• **TASK DIRECTIONS**
Only lines with the word "that" are needed; collect each of them from the listing below.

########################################

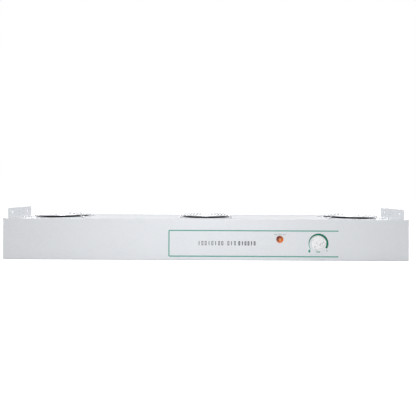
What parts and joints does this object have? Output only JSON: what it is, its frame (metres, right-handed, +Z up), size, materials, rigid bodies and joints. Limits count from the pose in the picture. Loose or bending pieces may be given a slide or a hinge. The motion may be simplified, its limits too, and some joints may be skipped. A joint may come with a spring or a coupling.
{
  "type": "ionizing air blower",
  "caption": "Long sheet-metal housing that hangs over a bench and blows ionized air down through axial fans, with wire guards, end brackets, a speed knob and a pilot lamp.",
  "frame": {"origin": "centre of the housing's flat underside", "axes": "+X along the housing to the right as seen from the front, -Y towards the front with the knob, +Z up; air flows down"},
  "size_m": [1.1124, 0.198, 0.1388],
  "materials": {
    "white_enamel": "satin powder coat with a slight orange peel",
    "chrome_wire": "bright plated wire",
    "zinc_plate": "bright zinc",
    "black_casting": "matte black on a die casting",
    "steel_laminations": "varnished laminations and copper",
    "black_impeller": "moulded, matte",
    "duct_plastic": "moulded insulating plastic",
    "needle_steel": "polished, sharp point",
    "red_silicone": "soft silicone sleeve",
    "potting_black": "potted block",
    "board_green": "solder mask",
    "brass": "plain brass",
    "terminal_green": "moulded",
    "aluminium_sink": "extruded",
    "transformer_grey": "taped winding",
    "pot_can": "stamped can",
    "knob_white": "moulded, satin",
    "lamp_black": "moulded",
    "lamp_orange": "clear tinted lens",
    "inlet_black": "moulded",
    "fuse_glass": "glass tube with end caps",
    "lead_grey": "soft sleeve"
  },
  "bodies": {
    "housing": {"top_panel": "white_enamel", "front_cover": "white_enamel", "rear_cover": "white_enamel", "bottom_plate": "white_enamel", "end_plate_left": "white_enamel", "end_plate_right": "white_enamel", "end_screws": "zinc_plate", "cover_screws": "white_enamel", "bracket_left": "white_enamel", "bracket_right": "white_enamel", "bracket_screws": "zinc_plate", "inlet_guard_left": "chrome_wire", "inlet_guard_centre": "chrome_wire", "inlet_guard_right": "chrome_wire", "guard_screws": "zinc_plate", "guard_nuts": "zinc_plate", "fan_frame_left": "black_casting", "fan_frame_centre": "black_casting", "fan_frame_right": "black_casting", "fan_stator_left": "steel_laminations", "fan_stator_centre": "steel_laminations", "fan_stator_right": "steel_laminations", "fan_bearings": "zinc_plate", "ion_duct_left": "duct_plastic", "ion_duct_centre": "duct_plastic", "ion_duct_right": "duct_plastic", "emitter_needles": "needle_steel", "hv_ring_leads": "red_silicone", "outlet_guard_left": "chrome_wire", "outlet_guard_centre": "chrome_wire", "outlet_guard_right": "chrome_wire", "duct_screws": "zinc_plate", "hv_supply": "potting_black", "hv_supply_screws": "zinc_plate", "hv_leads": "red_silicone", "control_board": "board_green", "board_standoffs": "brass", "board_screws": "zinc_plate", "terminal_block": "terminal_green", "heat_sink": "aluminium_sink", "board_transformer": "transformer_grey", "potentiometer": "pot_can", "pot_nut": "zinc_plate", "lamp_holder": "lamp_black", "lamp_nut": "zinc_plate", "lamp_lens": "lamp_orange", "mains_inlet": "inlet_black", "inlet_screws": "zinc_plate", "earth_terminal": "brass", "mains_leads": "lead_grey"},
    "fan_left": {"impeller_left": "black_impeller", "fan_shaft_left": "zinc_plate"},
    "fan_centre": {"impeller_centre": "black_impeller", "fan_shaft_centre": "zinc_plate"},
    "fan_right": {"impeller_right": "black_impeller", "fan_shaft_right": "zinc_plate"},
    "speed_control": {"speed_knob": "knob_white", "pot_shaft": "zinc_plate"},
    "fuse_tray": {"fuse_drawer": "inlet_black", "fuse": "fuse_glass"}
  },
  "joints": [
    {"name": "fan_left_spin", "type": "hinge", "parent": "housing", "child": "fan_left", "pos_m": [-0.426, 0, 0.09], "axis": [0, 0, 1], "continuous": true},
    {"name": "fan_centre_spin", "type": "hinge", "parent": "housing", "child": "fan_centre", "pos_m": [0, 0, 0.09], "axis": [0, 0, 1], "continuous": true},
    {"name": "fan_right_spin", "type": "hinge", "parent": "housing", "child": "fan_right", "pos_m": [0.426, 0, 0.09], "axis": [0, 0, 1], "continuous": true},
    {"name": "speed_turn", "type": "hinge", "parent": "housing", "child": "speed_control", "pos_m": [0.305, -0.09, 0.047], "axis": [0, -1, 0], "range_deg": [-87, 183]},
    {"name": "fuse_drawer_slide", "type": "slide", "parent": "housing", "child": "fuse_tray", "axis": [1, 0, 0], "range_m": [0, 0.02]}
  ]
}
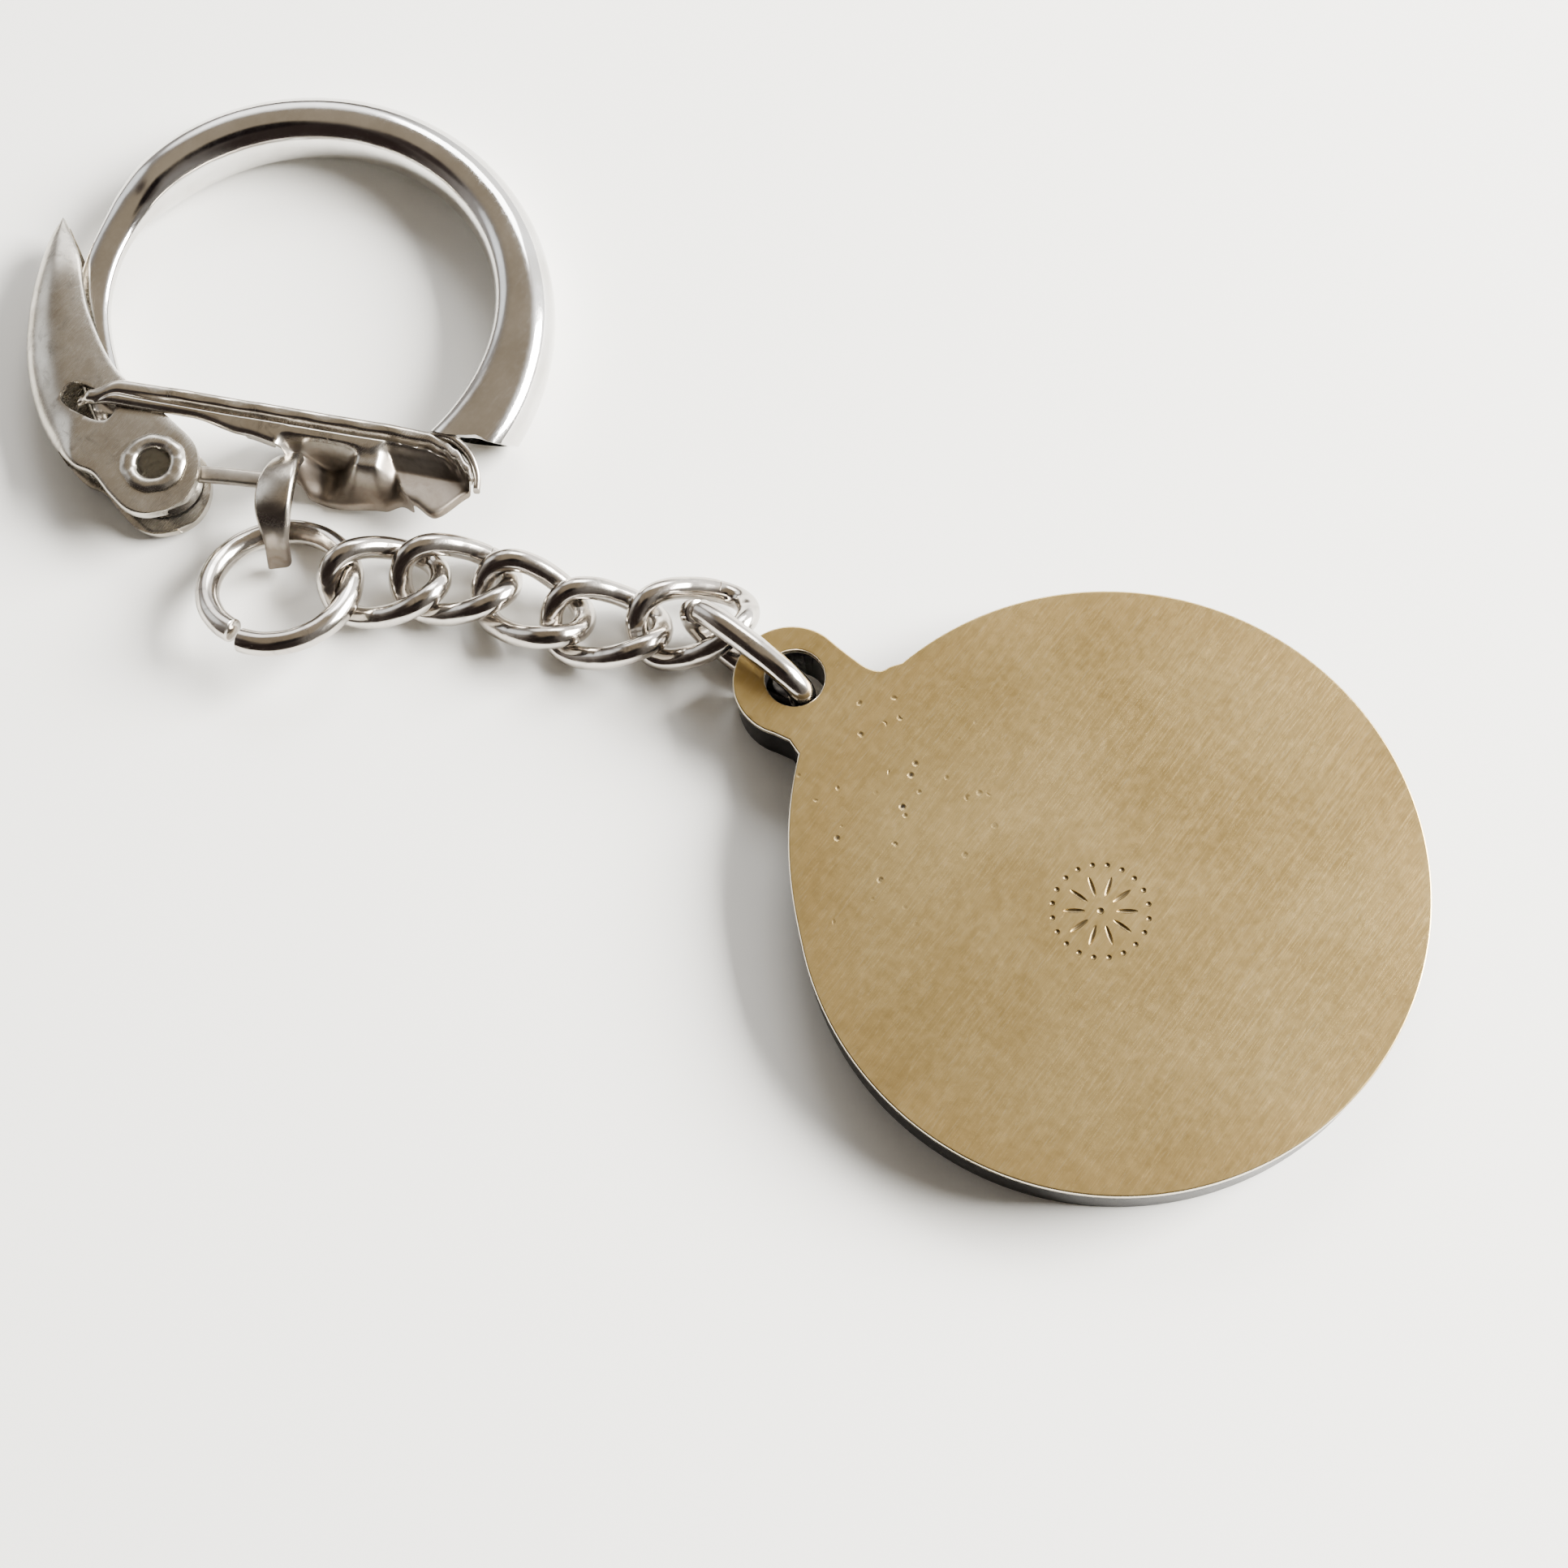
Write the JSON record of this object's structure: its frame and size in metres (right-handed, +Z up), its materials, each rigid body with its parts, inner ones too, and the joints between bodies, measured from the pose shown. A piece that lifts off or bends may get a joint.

########################################

• **ANSWER**
  "caption": "Long sheet-metal housing that hangs over a bench and blows ionized air down through axial fans, with wire guards, end brackets, a speed knob and a pilot lamp.",
Write the JSON record of this object's structure: its frame and size in metres (right-handed, +Z up), its materials, each rigid body with its parts, inner ones too, and the joints between bodies, measured from the pose shown. A piece that lifts off or bends may get a joint.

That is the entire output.